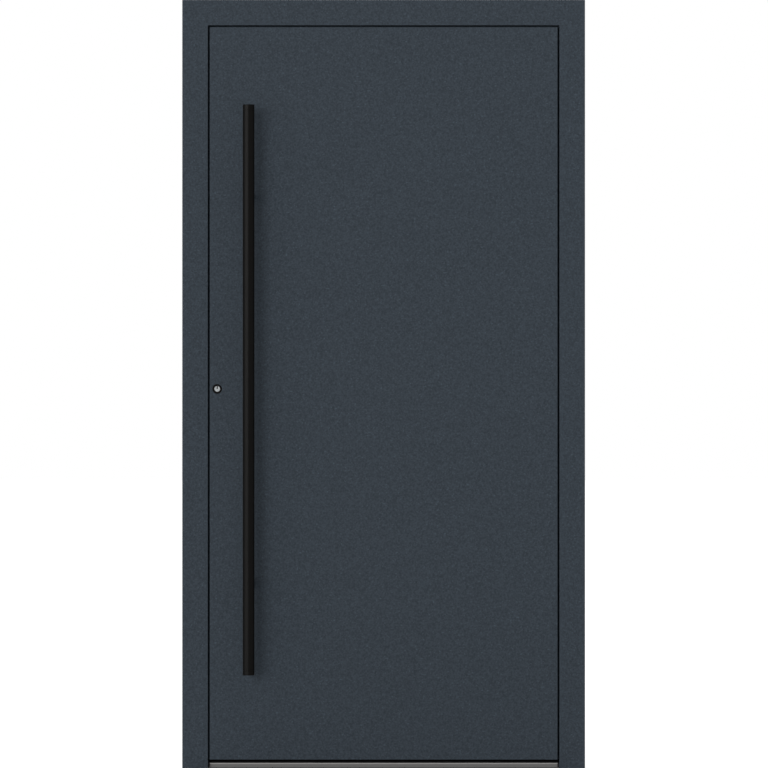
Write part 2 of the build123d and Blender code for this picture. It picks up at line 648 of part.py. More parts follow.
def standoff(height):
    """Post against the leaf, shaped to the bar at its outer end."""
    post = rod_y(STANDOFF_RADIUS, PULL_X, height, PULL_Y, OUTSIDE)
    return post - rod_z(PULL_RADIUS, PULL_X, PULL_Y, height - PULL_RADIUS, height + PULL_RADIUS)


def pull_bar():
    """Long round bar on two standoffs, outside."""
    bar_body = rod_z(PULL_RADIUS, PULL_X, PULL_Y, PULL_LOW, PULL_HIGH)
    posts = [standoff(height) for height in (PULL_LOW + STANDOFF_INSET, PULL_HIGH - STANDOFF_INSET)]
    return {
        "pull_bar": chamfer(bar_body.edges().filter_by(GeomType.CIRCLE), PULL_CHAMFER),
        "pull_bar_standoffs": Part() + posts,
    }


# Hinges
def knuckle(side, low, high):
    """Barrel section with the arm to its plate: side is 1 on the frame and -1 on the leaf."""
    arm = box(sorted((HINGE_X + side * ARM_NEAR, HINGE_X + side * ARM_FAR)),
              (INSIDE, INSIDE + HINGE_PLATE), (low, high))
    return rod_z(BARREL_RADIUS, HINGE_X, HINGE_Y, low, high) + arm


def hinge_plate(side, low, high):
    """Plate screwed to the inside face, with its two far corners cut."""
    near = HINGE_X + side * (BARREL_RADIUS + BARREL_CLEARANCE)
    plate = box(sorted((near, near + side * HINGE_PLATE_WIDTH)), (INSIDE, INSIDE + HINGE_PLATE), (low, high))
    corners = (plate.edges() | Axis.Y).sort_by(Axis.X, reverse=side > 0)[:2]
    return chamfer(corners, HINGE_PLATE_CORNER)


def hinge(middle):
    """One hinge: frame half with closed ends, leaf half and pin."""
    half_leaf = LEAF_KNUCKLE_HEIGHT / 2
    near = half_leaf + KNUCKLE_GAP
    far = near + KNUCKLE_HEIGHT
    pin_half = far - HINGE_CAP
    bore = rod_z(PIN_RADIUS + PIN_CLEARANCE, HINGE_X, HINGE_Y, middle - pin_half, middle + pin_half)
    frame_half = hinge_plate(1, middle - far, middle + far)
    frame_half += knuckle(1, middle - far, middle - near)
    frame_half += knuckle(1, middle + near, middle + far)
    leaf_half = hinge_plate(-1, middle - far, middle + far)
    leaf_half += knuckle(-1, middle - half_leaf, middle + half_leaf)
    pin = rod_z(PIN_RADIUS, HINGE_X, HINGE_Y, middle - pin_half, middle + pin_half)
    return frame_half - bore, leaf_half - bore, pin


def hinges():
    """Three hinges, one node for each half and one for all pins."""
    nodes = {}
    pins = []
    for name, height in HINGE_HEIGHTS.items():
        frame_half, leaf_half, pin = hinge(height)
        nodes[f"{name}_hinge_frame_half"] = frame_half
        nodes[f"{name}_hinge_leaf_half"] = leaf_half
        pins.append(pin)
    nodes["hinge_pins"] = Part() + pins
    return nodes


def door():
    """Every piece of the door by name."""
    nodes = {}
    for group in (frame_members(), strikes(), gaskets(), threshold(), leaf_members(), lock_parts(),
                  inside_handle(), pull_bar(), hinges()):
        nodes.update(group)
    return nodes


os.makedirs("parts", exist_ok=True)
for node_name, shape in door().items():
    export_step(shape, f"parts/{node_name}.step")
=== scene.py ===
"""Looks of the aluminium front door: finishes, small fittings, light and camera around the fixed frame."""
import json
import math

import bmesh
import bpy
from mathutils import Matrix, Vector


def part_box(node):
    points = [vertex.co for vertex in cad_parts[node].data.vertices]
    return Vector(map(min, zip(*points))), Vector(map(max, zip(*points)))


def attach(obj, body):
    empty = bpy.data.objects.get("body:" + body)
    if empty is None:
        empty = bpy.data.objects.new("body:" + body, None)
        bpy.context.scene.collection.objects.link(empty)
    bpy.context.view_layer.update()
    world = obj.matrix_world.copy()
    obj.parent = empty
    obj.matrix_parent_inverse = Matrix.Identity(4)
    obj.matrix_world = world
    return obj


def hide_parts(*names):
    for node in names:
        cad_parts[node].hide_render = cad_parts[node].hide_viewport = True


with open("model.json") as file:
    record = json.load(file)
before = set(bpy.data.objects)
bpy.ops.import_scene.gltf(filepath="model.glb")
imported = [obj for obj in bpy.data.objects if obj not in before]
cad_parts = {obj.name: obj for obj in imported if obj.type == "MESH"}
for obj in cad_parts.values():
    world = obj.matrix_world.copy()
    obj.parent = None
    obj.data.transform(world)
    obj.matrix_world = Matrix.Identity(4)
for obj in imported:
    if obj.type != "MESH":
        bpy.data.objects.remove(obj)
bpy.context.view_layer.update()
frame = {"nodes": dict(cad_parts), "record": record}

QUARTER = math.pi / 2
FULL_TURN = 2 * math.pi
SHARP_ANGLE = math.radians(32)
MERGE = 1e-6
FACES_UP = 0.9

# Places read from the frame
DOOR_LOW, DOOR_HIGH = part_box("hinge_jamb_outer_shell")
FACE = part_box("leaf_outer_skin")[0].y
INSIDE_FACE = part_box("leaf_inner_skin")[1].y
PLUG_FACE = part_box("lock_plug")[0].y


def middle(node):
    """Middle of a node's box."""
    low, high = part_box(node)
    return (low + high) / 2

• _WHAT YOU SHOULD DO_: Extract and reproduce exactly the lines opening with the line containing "for group in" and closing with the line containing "imported = [obj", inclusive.

• _TASK ANSWER_:
    for group in (frame_members(), strikes(), gaskets(), threshold(), leaf_members(), lock_parts(),
                  inside_handle(), pull_bar(), hinges()):
        nodes.update(group)
    return nodes


os.makedirs("parts", exist_ok=True)
for node_name, shape in door().items():
    export_step(shape, f"parts/{node_name}.step")
=== scene.py ===
"""Looks of the aluminium front door: finishes, small fittings, light and camera around the fixed frame."""
import json
import math

import bmesh
import bpy
from mathutils import Matrix, Vector


def part_box(node):
    points = [vertex.co for vertex in cad_parts[node].data.vertices]
    return Vector(map(min, zip(*points))), Vector(map(max, zip(*points)))


def attach(obj, body):
    empty = bpy.data.objects.get("body:" + body)
    if empty is None:
        empty = bpy.data.objects.new("body:" + body, None)
        bpy.context.scene.collection.objects.link(empty)
    bpy.context.view_layer.update()
    world = obj.matrix_world.copy()
    obj.parent = empty
    obj.matrix_parent_inverse = Matrix.Identity(4)
    obj.matrix_world = world
    return obj


def hide_parts(*names):
    for node in names:
        cad_parts[node].hide_render = cad_parts[node].hide_viewport = True


with open("model.json") as file:
    record = json.load(file)
before = set(bpy.data.objects)
bpy.ops.import_scene.gltf(filepath="model.glb")
imported = [obj for obj in bpy.data.objects if obj not in before]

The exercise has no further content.